What to expect when dealing with the Local Authority.

For a quick reference see our flow chart that shows what to expect when dealing with the Local Authority in England.

Flow Chart click to expand.

Once you have deregistered from school, the school will pass your information to the Local Authority, usually the EHE department, however some LAs do not have a dedicated team. You will be contacted by the Local Authority.

Wales – The below information is similar to the Welsh rules, however there are a few small differences, we detail them HERE.

You LEGALLY have to deregister your child if they are registered at a school.

Failing to send a child without deregistering could result in prosecution.

If you get confused by any of the terminology please have a look at this page where we explain most commonly used terms and abbreviations.

It is frustrating, but it is important to understand that they are not always honest, we wish this wasn’t the case, but despite many Home Educators and organisations working with each LA many still do not seem to understand how threatening their letters sound, or how intrusive their questioning is. And despite Education Select Committees telling them that cold calling, on the phone or doorstep, are not acceptable ways to communicate, they still do it.

Who from the LA will contact me?

Most Local Authorities have an EHE (Elective Home Education) department, however, not all do, and not all staff involved in Home Education have Home Education in their title. You could be contacted by an EWO, the EHE person, a Home Education Teacher (we know, it’s an awful and misleading title), a EHE monitoring assessor (so many misleading things wrong with this title) etc. It is important you ensure that you are dealing with the correct department.

The school will forward your info and dereg letter onto the LA who will sometimes send out an EWO to knock on your door (doorstepping). You DO NOT have to let them in. You can be polite and tell them that you are happy with your decision to Home Educate and do not need their service. Also say that you will happily correspond with the EHE in writing. Be aware that job titles will differ within the Home Education department.

The EHE person will make contact with you, often as early as the same day you deregister, sometimes it can be months (if ever) before you hear from them. The content of this contact can vary dependent on the LA area. A good LA will tell you about local groups and support networks. They should explain that visits and form filling are not legal requirements. Often the forms are not relevant to Home Education, we suggest you provide a provision and resource report rather than filling in their forms.

Your rights

You NEVER have to allow anyone from the council into your home. And you do not have to speak to them on the phone. If someone turns up on your doorstep or phones you, we recommend politely telling them you are busy and ask them to keep all communication in writing.

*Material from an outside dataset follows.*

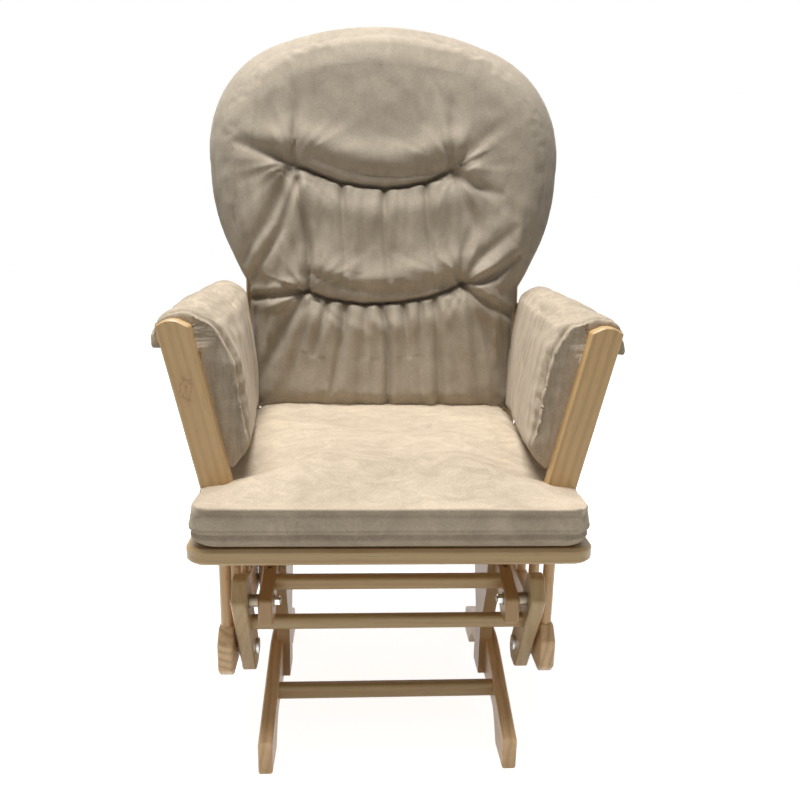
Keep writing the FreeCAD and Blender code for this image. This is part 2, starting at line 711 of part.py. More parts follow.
def arm_plank(side, word):
    half = "plank_wide / 2 / cos(arm_lean)"
    low = SEAT_TOP
    shoulder = "(plank_top - plank_crown)"
    corners = [
        (f"{side} * ({arm_middle(low)} - {half})", low),
        (f"{side} * ({arm_middle(low)} + {half})", low),
        (f"{side} * ({arm_middle(shoulder)} + {half})", shoulder, "plank_round"),
        (f"{side} * ({arm_middle('plank_top')} + {half} / 3)", "plank_top", "plank_wide / 2"),
        (f"{side} * ({arm_middle('plank_top')} - {half} / 3)", "plank_top", "plank_wide / 2"),
        (f"{side} * ({arm_middle(shoulder)} - {half})", shoulder, "plank_round"),
    ]
    body = board(f"arm_plank_{word}", "XZ_Plane", corners, "plank_board", backwards=True)
    place(body, deep="-plank_ahead")


def armrest(side, word):
    inner = "bow_half"
    outer = "(bow_half + armrest_wide)"
    front = "(plank_board - plank_ahead)"
    corners = [
        (f"{side} * {inner}", front),
        (f"{side} * {outer}", front),
        (f"{side} * {outer}", "armrest_tail", "armrest_wide / 2.2"),
        (f"{side} * {inner}", "armrest_tail", "small_round"),
    ]
    body = board(f"armrest_{word}", "XY_Plane", corners, "armrest_board")
    place(body, up="armrest_under")


def slab(low, high):
    """A wide layer of space between two heights, for trimming leaning pieces."""
    box = doc.addObject("Part::Box", "Slab")
    bind(box, "Length", "4 * seat_half")
    bind(box, "Width", "4 * seat_behind")
    bind(box, "Height", f"{high} - {low}")
    place(box, "-2 * seat_half", "-2 * seat_behind", low)
    return box


def arm_spindles(side, word):
    """Straight spindles that lean out with the plank and stop under the armrest."""
    pieces = []
    for number in range(int(size("arm_spindle_count"))):
        bar = doc.addObject("Part::Cylinder", "LeaningBar")
        bind(bar, "Radius", "arm_spindle_radius")
        bind(bar, "Height", "plank_top")
        below = "(plank_top / 4)"
        place(bar, f"{side} * (arm_foot - {below} * sin(arm_lean))",
              f"-arm_spindle_first + {number} * arm_spindle_pitch",
              f"{SEAT_TOP} - {below} * cos(arm_lean)", Y_AXIS, f"{side} * arm_lean")
        pieces.append(common(bar, slab(SEAT_TOP, "armrest_under")))
    group(f"arm_spindles_{word}", pieces)


# Back: bent bow and spindles

def lean_back(item, across="0", out="0", along="0"):
    """Place an item in the leaning plane of the back; out is behind the plane, along is up it."""
    deep = f"back_stand + {out} * cos(back_lean) + ({along}) * sin(back_lean)"
    up = f"{SEAT_TOP} - {out} * sin(back_lean) + ({along}) * cos(back_lean)"
    place(item, across, deep, up, X_AXIS, "-back_lean")


def arch(half, thick, out):
    """A leaning slab with a round head, as wide as twice its half width."""
    legs = doc.addObject("Part::Box", "Legs")
    bind(legs, "Length", f"2 * {half}")
    bind(legs, "Width", thick)
    bind(legs, "Height", "bow_straight + 4 * bow_board")
    lean_back(legs, f"-({half})", out, "-4 * bow_board")
    head = doc.addObject("Part::Cylinder", "Head")
    bind(head, "Radius", half)
    bind(head, "Height", thick)
    deep = f"back_stand + (bow_straight) * sin(back_lean) + ({out} + {thick}) * cos(back_lean)"
    up = f"{SEAT_TOP} + (bow_straight) * cos(back_lean) - ({out} + {thick}) * sin(back_lean)"
    place(head, "0", deep, up, X_AXIS, "90 - back_lean")
    return fuse(legs, head)


def back():
    """A bent bow that stands on the seat frame, with straight spindles inside it."""
    outer = arch("bow_half", "bow_board", "0")
    inner = arch("(bow_half - bow_wide)", "3 * bow_board", "-bow_board")
    ring_shape = cut(outer, inner)
    doc.recompute()
    rounded = doc.addObject("Part::Chamfer", "BrokenBow")
    rounded.Base = ring_shape
    rounded.Edges = [(number, size("bow_break"), size("bow_break"))
                     for number, edge in enumerate(ring_shape.Shape.Edges, start=1) if runs_along_bow(edge)]
    high = "2 * bow_straight + bow_half"
    bow = common(rounded, slab(SEAT_TOP, high))
    bow.Label = "back_bow"
    bars = []
    count = int(size("back_spindle_count"))
    for number in range(count):
        bar = doc.addObject("Part::Cylinder", "BackBar")
        bind(bar, "Radius", "back_spindle_radius")
        bind(bar, "Height", "bow_straight + bow_half + 2 * bow_board")
        lean_back(bar, f"({number} - ({count} - 1) / 2) * back_spindle_pitch", "bow_board / 2", "-2 * bow_board")
        inside = arch("(bow_half - bow_wide)", "3 * bow_board", "-bow_board")
        bars.append(common(common(bar, inside), slab(SEAT_TOP, high)))
    group("back_spindles", bars)


def runs_along_bow(edge):
    """True for the bow's long edges, false for the ones across its ends."""
    return edge.Length > 2 * max(size("bow_wide"), size("bow_board"))


# Cushions: closed forms lofted through lines and arcs

def stretch(start, middle, end):
    """A straight edge, or an arc where a middle point is given."""
    if middle is None:
        return Part.makeLine(FreeCAD.Vector(*start), FreeCAD.Vector(*end))
    return Part.Arc(FreeCAD.Vector(*start), FreeCAD.Vector(*middle), FreeCAD.Vector(*end)).toShape()


def symmetric_outline(ends, middles, crown, lift):
    """A closed wire, the same on both sides of the middle plane.

    ends run up the right side, middles lie on the arcs between them, and crown is the middle
    of the last stretch, from side to side. lift turns a flat point into a point in space.
    """
    def flip(point):
        return None if point is None else (-point[0], point[1])

    def piece(start, middle, end):
        return stretch(lift(start), None if middle is None else lift(middle), lift(end))

    edges = [piece(flip(ends[0]), None, ends[0])]
    edges += [piece(*trio) for trio in zip(ends, middles, ends[1:])]
    edges.append(piece(ends[-1], crown, flip(ends[-1])))
    edges += [piece(flip(end), flip(middle), flip(start))
              for start, middle, end in reversed(list(zip(ends, middles, ends[1:])))]
    return Part.Wire(edges)


def soft_solid(name, shape):
    item = doc.addObject("Part::Feature", name)
    item.Label = name
    item.Shape = shape
    return item


def pad_outline(front_half, rear_half, ahead, behind, inset, height, draw):
    """Plan of a pad at a height: four round corners joined by sides that may draw in a little."""
    corner = size("seat_pad_corner") - inset / 2
    bend = corner * (1 - math.sqrt(0.5))
    front_half, rear_half = front_half - inset, rear_half - inset
    ahead, behind = ahead + inset, behind - inset
    waist = ((front_half + rear_half) / 2 - draw, (ahead + behind) / 2)
    ends = [(front_half - corner, ahead), (front_half, ahead + corner), (rear_half, behind - corner),
            (rear_half - corner, behind)]
    middles = [(front_half - bend, ahead + bend), waist if draw else None,
               (rear_half - bend, behind - bend)]
    return symmetric_outline(ends, middles, None, lambda p: (p[0], p[1], height))


def seat_cushion():
    """A front bar whose ears lie before the planks, and the body between the arm pads."""
    edge, tall, gap = size("seat_pad_edge"), size("seat_pad_tall"), size("pad_gap")
    ahead, behind, wide = -size("seat_pad_ahead"), size("seat_pad_behind"), size("seat_pad_half")
    ear_back = -size("plank_ahead") - gap
    bar = [pad_outline(wide, wide, ahead, ear_back, inset, height, 0)
           for inset, height in ((9, 0), (1, 0.2 * edge), (0, 0.5 * edge), (3, 0.8 * edge), (9, edge),
                                 (22, edge + 6))]
    neck, rear = size("seat_pad_neck"), size("arm_pad_low_rear") - gap
    body = [pad_outline(neck, rear, ahead + 8, behind, inset, height, size("seat_pad_draw"))
            for inset, height in ((9, 0), (1, 0.2 * tall), (0, 0.5 * tall), (5, 0.78 * tall),
                                  (20, 0.92 * tall), (60, tall))]
    shape = Part.makeLoft(bar, True, True).fuse(Part.makeLoft(body, True, True))
    pad = soft_solid("seat_cushion", shape)
    place(pad, up=f"{SEAT_TOP} + rest_gap")


def back_pad_outline(inset, out):
    """The back cushion's outline in the plane of the back, at a distance in front of the bow."""
    top = size("back_pad_tall") - inset
    waist = size("back_pad_waist") - inset
    wide = size("back_pad_half") - inset
    shoulder = size("back_pad_shoulder")
    widest = size("back_pad_widest")
    corner = size("seat_pad_corner") - inset / 4
    draw = size("seat_pad_draw")
    bend = corner * (1 - math.sqrt(0.5))
    rise = top - widest
    spread = wide - waist - draw
    low = inset / 8
    ends = [(waist - corner, low), (waist, low + corner), (waist + draw, shoulder), (wide, widest),
            (0.56 * wide, widest + 0.87 * rise)]
    middles = [(waist - bend, low + bend), (waist - draw, (low + corner + shoulder) / 2),
               (waist + draw + 0.72 * spread, shoulder + 0.45 * (widest - shoulder)),
               (0.9 * wide, widest + 0.55 * rise)]
    return symmetric_outline(ends, middles, (0, top), lambda p: (p[0], out, p[1]))


def tuck(height):
    """The round groove that a curved row of stitches pulls into the cushion's face."""
    radius, half = size("tuft_radius"), size("tuft_half")
    swing = math.degrees(math.asin(half / radius))
    out = -size("back_pad_deep") - size("tuft_sunk")
    circle = Part.makeTorus(radius, size("tuft_thick"), FreeCAD.Vector(0, out, height + radius),
                            FreeCAD.Vector(0, 1, 0), -180, 180, 2 * swing)
    circle.rotate(FreeCAD.Vector(0, out, height + radius), FreeCAD.Vector(0, 1, 0), 180 - swing)
    return circle


def back_cushion():
    deep = size("back_pad_deep")
    sections = [(16, 0), (2, -0.2 * deep), (0, -0.4 * deep), (8, -0.64 * deep), (28, -0.86 * deep),
                (76, -deep)]
    shape = Part.makeLoft([back_pad_outline(inset, out) for inset, out in sections], True, True)
    for height in (size("tuft_high"), size("tuft_low")):
        shape = shape.cut(tuck(height))
    pad = soft_solid("back_cushion", shape)
    lean_back(pad, out="(-rest_gap)", along="back_pad_low")


def arm_pad_section(side, deep, low_face, inset):
    """Cross-section of the sleeve over an armrest, with its panel down the inside."""
    gap = size("rest_gap")
    inner = size("bow_half") - gap
    outer = size("bow_half") + size("armrest_wide") + gap
    under = size("armrest_under")
    over = under + size("armrest_board") + gap
    flap = outer + size("arm_pad_flap") - inset / 2
    flap_low = under - size("arm_pad_flap_drop")
    top = over + size("arm_pad_top") - inset
    face = inner - size("arm_pad_inner_top") + inset / 2
    low = size("arm_pad_low")
    lean = math.tan(math.radians(size("arm_lean")))
    seat_top = size("seat_bottom") + size("seat_board")
    away = size("arm_spindle_radius") / math.cos(math.radians(size("arm_lean"))) + gap
    behind_low = size("arm_foot") + (low - seat_top) * lean - away
    bend = seat_top + (inner + away - size("arm_foot")) / lean
    bulge = size("arm_pad_bulge")
    points = [
        (outer, flap_low), (flap, flap_low), (flap, over - 4), (face, over - 6), (low_face, low),
        (behind_low, low), (inner, bend), (inner, over), (outer, over),
    ]
    p = [(side * x, deep, z) for x, z in points]
    crown = (side * (flap + face) / 2, deep, top)
    swell = (side * ((face + low_face) / 2 - bulge), deep, (over - 6 + low) / 2)
    middles = [None, None, crown, swell, None, None, None, None, None]
    return Part.Wire([stretch(*trio) for trio in zip(p, middles, p[1:] + p[:1])])


def arm_pad(side, word):
    front = size("plank_board") - size("plank_ahead") + size("rest_gap")
    rear = size("arm_pad_tail")
    low_front, low_rear = size("arm_pad_low_front"), size("arm_pad_low_rear")
    step = 22
    swell = 7
    sections = [
        arm_pad_section(side, front, low_front, swell),
        arm_pad_section(side, front + step, low_front, 0),
        arm_pad_section(side, rear - step, low_rear, 0),
        arm_pad_section(side, rear, low_rear, swell),
    ]
    pad = soft_solid(f"arm_pad_{word}", Part.makeLoft(sections, True, True))
    place(pad)


def seat():
    for side, word in SIDES:
        lower_rail(side, word)
        lower_spindles(side, word)
        arm_plank(side, word)
        armrest(side, word)
        arm_spindles(side, word)
        arm_pad(side, word)
    seat_frame()
    back()
    seat_cushion()
    back_cushion()


NODES = (
    [f"{piece}_{word}" for piece in ("foot", "centre_post", "hanger", "front_link", "rear_link", "lower_rail",
                                     "lower_spindles", "seat_side_board", "arm_plank", "armrest",
                                     "arm_spindles", "arm_pad") for _, word in SIDES]
    + ["foot_stretcher", "hanger_stretcher_front", "hanger_stretcher_rear", "front_link_stretcher",
       "rear_link_stretcher", "front_link_bearings", "rear_link_bearings", "upper_bolts_front",
       "upper_bolts_rear", "lower_bolts_front", "lower_bolts_rear", "upper_nuts", "upper_spacers",
       "lower_nuts", "lower_spacers", "seat_front_board", "seat_back_board", "seat_slats", "back_bow",
       "back_spindles", "seat_cushion", "back_cushion"]
)


def export():
    failed = [f"{item.Label} in {[p.Label for p in item.InList]}" for item in doc.Objects
              if "Invalid" in item.State or "Error" in item.State]
    if failed:
        raise RuntimeError("not made: " + ", ".join(failed))
    os.makedirs("parts", exist_ok=True)
    for name in NODES:
        item = doc.getObjectsByLabel(name)[0]
        if item.Shape.isNull() or not item.Shape.isValid():
            raise RuntimeError(f"{name}: no valid shape")
        item.Shape.exportStep(f"parts/{name}.step")


base()
linkage()
seat()
doc.recompute()
export()
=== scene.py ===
import bpy
import bmesh
import math
import numpy as np
from mathutils import Matrix, Vector, noise


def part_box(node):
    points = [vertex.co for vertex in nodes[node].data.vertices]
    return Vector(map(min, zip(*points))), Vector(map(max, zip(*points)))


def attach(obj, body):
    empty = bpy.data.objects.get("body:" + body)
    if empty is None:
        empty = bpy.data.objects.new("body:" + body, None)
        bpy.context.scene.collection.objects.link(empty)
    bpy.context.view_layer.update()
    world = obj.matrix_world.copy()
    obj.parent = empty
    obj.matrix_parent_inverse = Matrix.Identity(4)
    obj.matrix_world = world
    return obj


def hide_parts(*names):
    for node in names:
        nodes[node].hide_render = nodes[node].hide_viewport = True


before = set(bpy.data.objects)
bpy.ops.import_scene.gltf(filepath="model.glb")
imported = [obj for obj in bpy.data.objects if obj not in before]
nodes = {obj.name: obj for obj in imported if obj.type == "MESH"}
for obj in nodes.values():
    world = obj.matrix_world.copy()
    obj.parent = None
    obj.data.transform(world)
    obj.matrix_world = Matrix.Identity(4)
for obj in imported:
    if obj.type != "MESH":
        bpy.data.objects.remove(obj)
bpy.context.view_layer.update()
scene = bpy.context.scene
scene.view_settings.view_transform = "Standard"


# Studio: a pale floor that runs to white, a broad soft lamp overhead and a weak one in front,
# so that level cloth is bright and upright cloth is about half as bright. The camera stands
# where the photographer stood, a little above the arms.

def lamp(name, place, target, size, power):
    """A round soft lamp that the camera doesn't see, turned to its target."""
    data = bpy.data.lights.new(name, "AREA")
    data.shape = "DISK"
    data.size = size
    data.energy = power
    item = bpy.data.objects.new(name, data)
    item.location = place
    item.rotation_euler = (Vector(target) - Vector(place)).to_track_quat("-Z", "Y").to_euler()
    item.visible_camera = False
    scene.collection.objects.link(item)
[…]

Ideally the first contact will be a welcome letter, offering information about Home Education, local groups and activities. They should be honest that they have no duty to monitor or assess, and should be upfront that you’re able to choose how you respond to informal enquiries.

Sometimes an LA may write to tell you that they have arranged to visit you on a set day and time; they may try claiming they have a duty to monitor, or that they have to meet the child or see work, which is not acceptable, especially if you are new to Home Ed.  In Wales there is an automatic assumption that the education is adequate therefore even less of a reason to demand a visit. 

Their informal enquiries shouldn’t really be any more often than annually, Home Educators deem anything more often as an attempt to monitor. NEVER ignore correspondence, always reply, if our website doesn’t provide you with the help you need then do contact us.

Once you receive communication, we strongly urge you to always respond (unless of course the letter/email doesn’t require a response). And the response should always be in writing.

Always in writing!

We, and most Home Educators, urge you to keep communication in writing (letter or email), that way there is a paper trail, which can be used as evidence should things become messy. Most LAs will respect your choice to not have a visit or phone calls, please contact us if you run into any difficulty.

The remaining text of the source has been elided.